[start of Listing]
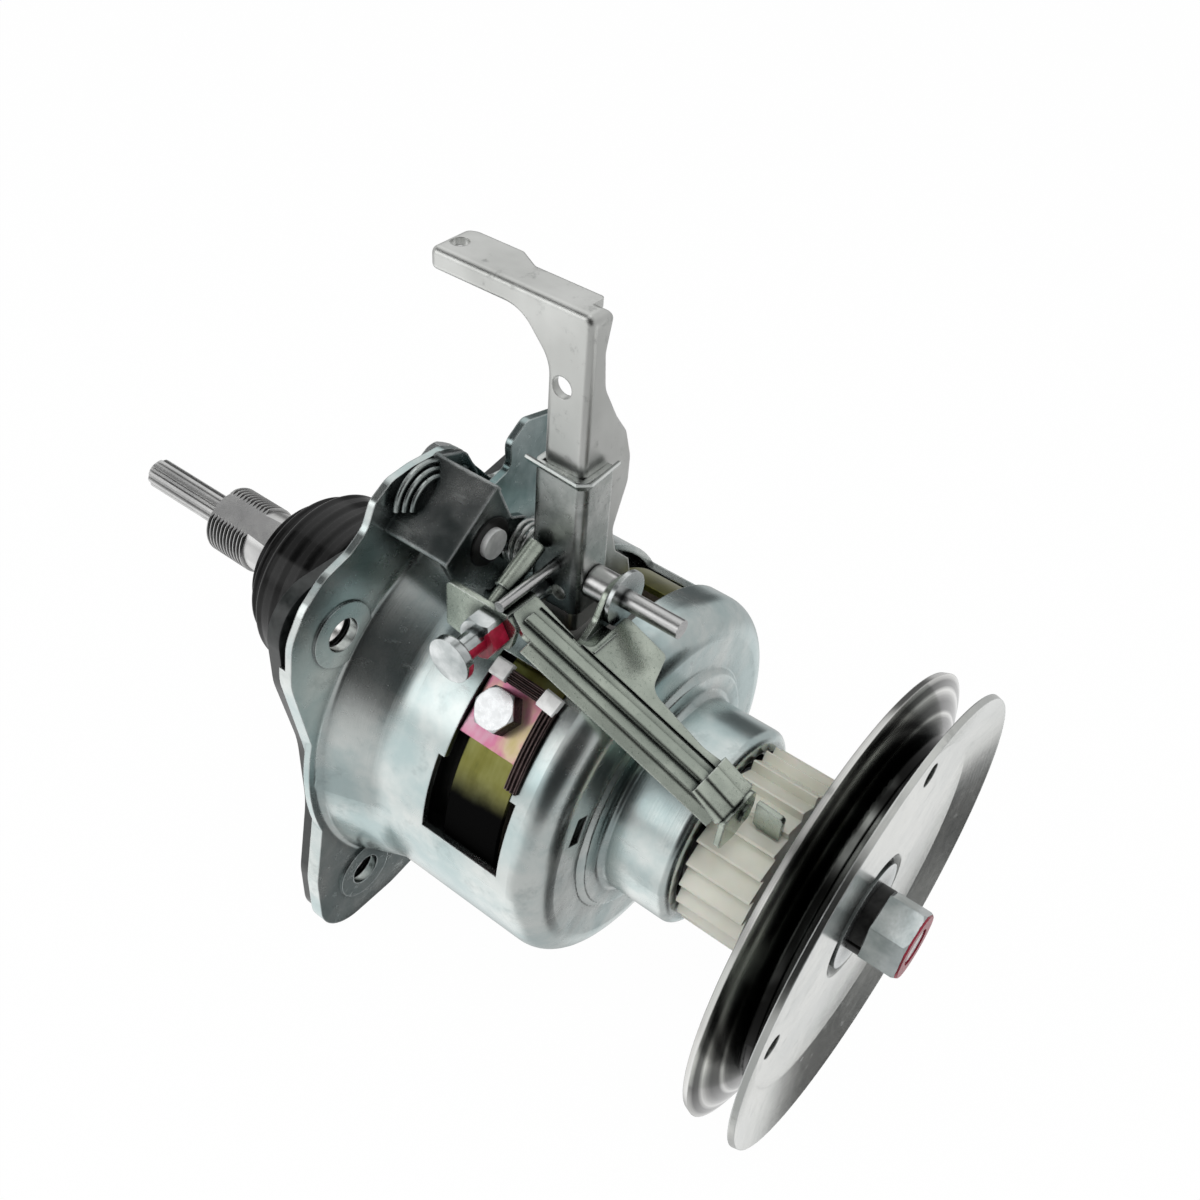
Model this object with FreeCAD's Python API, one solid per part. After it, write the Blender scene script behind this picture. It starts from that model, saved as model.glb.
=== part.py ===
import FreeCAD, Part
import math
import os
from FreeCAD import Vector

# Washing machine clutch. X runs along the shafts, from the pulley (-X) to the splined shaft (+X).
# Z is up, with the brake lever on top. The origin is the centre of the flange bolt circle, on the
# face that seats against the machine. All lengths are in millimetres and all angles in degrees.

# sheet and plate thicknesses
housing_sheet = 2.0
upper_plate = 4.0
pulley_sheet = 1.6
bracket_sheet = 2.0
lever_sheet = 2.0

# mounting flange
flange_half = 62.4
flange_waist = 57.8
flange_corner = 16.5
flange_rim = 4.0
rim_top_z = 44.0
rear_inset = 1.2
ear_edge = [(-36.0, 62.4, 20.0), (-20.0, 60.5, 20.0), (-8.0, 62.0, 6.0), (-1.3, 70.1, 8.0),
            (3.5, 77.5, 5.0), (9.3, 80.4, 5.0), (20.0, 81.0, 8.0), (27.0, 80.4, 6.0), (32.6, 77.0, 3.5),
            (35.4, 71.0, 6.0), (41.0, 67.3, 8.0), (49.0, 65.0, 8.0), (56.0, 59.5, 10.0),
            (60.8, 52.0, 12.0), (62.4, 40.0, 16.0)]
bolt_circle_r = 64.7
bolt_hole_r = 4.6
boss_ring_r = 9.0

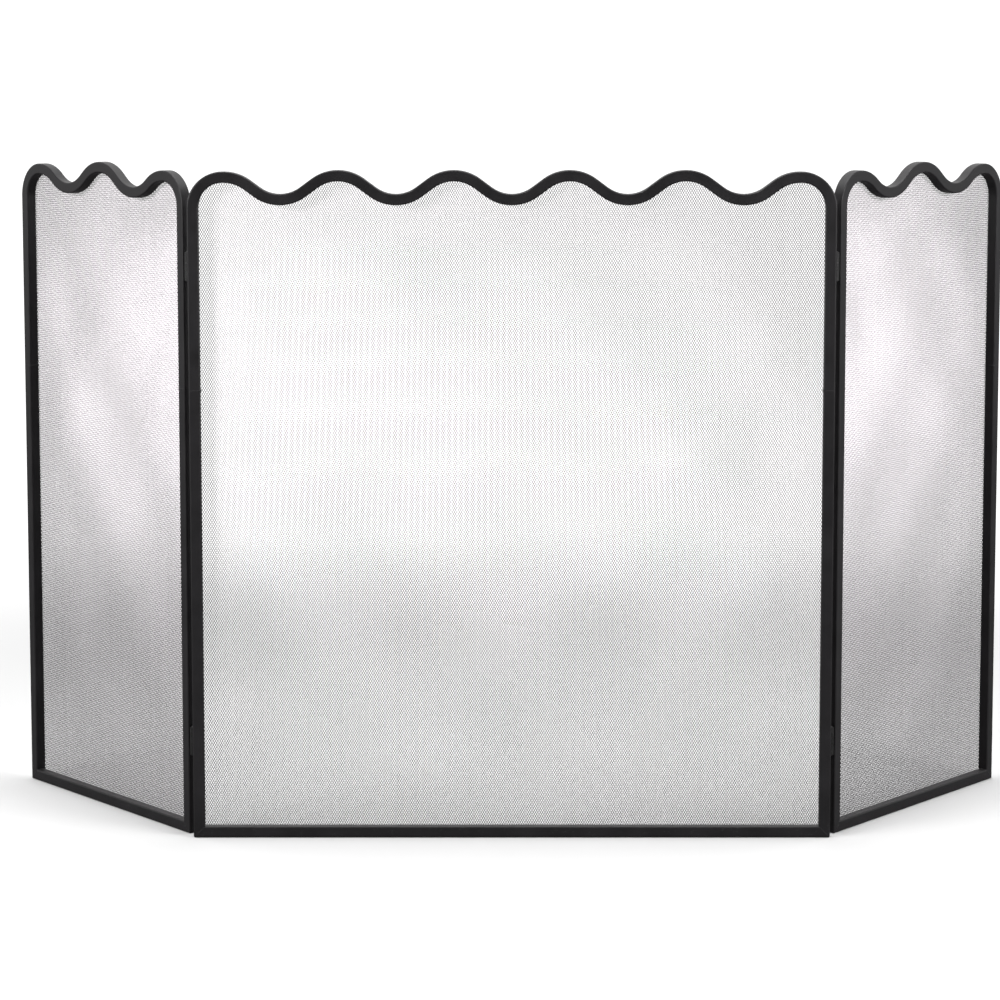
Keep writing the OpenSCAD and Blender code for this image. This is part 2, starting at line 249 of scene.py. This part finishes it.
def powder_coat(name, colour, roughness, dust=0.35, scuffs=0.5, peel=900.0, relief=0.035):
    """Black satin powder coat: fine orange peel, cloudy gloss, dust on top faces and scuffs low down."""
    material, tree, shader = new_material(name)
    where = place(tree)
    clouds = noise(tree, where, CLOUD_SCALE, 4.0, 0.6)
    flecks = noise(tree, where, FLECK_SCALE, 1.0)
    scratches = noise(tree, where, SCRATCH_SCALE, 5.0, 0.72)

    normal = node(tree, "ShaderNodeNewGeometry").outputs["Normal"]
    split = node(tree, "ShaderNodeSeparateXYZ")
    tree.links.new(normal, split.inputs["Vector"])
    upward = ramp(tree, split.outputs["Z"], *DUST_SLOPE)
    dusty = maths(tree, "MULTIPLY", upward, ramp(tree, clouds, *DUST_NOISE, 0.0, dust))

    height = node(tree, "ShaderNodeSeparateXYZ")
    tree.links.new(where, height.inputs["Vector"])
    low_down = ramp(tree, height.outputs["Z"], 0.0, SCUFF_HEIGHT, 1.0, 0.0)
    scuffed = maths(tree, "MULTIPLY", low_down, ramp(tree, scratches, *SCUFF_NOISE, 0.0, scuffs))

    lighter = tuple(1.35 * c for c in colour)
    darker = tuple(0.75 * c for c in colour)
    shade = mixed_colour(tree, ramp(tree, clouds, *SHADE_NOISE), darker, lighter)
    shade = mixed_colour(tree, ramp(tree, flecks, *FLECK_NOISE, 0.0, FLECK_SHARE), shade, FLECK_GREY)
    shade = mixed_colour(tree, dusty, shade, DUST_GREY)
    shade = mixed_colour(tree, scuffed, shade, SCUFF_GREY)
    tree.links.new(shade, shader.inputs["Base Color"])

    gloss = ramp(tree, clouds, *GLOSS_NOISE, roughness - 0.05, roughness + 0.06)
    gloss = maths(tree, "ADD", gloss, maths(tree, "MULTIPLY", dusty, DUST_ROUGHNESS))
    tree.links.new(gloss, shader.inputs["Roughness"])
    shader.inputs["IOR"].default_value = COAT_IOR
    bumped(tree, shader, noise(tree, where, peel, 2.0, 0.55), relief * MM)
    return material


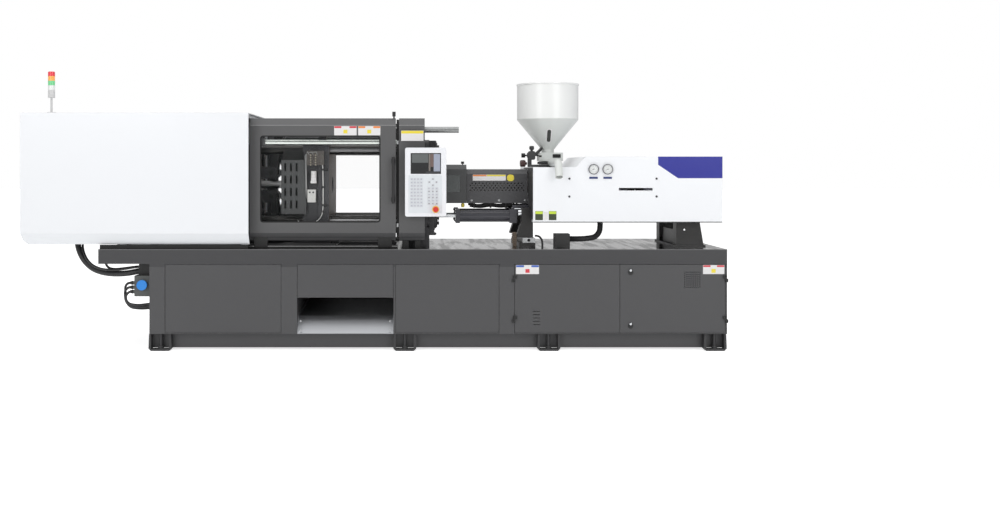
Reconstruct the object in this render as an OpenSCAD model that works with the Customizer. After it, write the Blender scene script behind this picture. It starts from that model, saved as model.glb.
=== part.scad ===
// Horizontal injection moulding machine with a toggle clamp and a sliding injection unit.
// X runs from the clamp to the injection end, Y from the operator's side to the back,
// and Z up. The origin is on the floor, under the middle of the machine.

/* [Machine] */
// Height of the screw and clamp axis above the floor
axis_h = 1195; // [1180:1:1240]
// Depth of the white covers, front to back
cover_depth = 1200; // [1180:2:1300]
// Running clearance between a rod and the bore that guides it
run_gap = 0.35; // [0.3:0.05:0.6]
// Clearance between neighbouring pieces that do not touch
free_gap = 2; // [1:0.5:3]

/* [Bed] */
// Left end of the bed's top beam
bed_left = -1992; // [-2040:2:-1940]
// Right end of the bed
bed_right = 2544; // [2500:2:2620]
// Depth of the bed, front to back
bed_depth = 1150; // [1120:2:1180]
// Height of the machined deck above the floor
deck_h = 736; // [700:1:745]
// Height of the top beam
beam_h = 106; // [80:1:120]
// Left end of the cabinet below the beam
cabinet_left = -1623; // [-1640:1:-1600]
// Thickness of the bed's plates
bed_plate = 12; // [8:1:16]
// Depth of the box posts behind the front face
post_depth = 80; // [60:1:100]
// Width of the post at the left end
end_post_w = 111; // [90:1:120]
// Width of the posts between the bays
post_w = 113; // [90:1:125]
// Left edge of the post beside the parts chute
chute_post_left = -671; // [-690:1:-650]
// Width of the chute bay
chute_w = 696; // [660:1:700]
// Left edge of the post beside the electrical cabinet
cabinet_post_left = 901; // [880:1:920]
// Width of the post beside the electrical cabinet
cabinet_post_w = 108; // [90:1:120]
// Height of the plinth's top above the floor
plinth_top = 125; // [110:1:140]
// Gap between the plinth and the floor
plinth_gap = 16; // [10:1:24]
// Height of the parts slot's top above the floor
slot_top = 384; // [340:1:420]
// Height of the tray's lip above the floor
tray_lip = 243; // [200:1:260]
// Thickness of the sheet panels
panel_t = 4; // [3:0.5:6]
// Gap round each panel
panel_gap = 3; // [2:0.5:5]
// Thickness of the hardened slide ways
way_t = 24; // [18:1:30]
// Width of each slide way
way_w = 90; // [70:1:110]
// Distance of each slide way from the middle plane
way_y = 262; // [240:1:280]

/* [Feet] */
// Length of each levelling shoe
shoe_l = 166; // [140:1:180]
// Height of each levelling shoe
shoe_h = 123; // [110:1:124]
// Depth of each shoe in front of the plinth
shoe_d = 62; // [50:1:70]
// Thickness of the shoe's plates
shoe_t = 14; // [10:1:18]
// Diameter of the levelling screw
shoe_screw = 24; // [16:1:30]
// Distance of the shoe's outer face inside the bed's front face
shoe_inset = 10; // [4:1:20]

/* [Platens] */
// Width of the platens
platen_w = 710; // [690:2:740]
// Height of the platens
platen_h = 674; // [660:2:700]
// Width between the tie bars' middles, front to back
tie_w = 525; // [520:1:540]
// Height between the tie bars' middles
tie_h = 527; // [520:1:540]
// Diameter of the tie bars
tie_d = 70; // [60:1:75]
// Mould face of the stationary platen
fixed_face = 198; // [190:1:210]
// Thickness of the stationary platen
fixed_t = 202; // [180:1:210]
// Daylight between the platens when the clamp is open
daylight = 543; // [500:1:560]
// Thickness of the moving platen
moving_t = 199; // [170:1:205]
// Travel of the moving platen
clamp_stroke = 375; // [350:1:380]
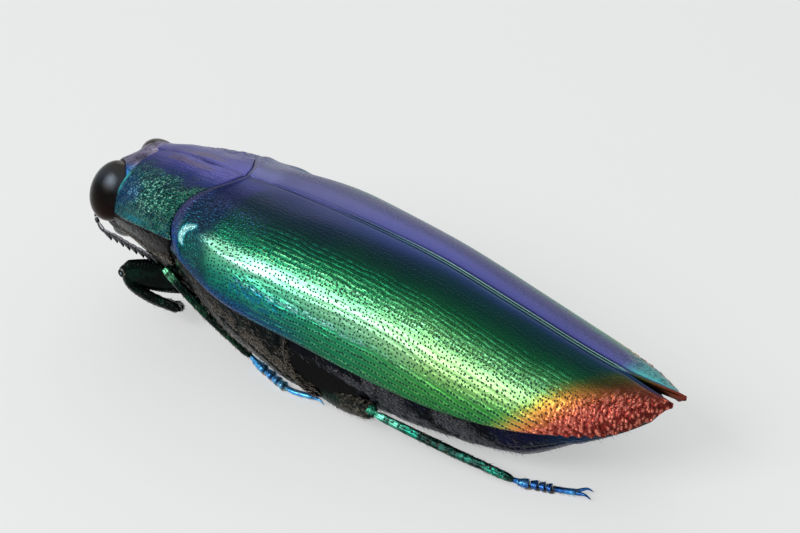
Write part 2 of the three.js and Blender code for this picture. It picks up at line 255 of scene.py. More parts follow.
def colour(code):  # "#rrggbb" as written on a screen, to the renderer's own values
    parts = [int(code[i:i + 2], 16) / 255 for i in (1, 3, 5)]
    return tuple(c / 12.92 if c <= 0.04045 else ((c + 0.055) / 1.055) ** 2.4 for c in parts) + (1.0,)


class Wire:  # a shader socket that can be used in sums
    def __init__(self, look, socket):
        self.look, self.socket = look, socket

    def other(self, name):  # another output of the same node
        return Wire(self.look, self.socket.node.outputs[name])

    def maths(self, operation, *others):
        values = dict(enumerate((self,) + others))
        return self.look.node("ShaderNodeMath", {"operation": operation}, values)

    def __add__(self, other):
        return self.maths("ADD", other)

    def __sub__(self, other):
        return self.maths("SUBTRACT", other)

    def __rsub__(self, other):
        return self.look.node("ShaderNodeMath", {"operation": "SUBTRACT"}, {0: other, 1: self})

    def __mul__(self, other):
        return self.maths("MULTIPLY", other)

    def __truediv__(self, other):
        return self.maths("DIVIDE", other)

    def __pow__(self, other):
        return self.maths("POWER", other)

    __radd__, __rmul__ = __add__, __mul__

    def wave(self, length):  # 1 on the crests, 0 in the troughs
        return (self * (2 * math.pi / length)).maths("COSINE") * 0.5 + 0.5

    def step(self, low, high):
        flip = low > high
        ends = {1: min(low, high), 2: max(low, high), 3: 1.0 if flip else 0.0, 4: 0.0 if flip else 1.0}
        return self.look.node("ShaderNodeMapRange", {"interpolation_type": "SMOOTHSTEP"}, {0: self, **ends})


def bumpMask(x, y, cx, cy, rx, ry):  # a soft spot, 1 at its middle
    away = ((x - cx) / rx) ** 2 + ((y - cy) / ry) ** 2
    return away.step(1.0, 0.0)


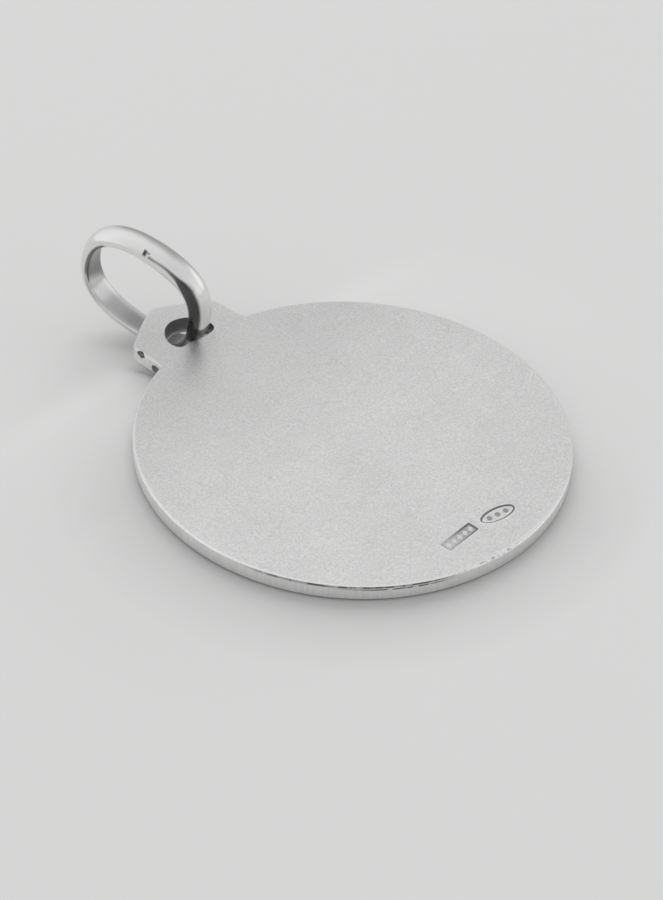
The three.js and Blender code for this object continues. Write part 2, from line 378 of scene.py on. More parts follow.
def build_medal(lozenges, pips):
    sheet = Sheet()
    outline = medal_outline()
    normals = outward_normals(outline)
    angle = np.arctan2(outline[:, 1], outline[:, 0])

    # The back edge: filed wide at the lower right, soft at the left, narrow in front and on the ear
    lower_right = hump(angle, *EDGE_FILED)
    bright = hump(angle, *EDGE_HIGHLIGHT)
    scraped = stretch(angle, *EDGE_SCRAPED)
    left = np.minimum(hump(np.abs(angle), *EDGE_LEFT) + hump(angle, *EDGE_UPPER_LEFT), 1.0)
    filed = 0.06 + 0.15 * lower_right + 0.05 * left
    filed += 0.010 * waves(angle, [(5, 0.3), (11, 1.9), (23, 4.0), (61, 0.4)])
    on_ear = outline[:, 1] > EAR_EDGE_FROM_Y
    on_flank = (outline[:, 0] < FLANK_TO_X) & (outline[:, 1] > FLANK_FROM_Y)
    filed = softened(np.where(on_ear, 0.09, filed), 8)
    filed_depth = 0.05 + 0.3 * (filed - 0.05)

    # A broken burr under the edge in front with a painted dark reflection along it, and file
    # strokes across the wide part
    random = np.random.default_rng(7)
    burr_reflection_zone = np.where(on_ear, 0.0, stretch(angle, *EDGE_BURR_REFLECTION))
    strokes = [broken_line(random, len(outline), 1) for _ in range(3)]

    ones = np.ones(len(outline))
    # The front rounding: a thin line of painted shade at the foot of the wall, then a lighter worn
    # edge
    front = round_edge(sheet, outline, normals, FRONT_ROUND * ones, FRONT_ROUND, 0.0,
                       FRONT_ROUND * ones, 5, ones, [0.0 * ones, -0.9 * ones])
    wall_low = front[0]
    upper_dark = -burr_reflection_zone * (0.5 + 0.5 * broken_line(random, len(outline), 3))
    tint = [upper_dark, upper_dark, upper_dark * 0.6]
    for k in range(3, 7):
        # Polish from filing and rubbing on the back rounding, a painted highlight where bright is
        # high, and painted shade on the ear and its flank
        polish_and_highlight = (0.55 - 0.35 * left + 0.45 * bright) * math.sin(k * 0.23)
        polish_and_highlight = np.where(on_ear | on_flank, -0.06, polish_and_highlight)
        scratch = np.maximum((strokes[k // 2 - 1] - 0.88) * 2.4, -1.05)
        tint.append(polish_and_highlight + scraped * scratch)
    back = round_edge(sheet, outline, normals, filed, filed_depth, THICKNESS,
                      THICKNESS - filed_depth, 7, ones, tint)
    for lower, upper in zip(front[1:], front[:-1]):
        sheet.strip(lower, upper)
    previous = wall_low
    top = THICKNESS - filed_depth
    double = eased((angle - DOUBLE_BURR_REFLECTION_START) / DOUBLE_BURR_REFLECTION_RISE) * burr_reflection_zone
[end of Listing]
● Short problem: Nothing beyond the lines starting at the line containing "The three.js and Blender code for this object" and ending at the line containing "filed_depth = 0.05 + 0.3 * (filed - 0.05)" is to be reproduced; reproduce those lines exactly, both ends included.

● Result for this task:
The three.js and Blender code for this object continues. Write part 2, from line 378 of scene.py on. More parts follow.
def build_medal(lozenges, pips):
    sheet = Sheet()
    outline = medal_outline()
    normals = outward_normals(outline)
    angle = np.arctan2(outline[:, 1], outline[:, 0])

    # The back edge: filed wide at the lower right, soft at the left, narrow in front and on the ear
    lower_right = hump(angle, *EDGE_FILED)
    bright = hump(angle, *EDGE_HIGHLIGHT)
    scraped = stretch(angle, *EDGE_SCRAPED)
    left = np.minimum(hump(np.abs(angle), *EDGE_LEFT) + hump(angle, *EDGE_UPPER_LEFT), 1.0)
    filed = 0.06 + 0.15 * lower_right + 0.05 * left
    filed += 0.010 * waves(angle, [(5, 0.3), (11, 1.9), (23, 4.0), (61, 0.4)])
    on_ear = outline[:, 1] > EAR_EDGE_FROM_Y
    on_flank = (outline[:, 0] < FLANK_TO_X) & (outline[:, 1] > FLANK_FROM_Y)
    filed = softened(np.where(on_ear, 0.09, filed), 8)
    filed_depth = 0.05 + 0.3 * (filed - 0.05)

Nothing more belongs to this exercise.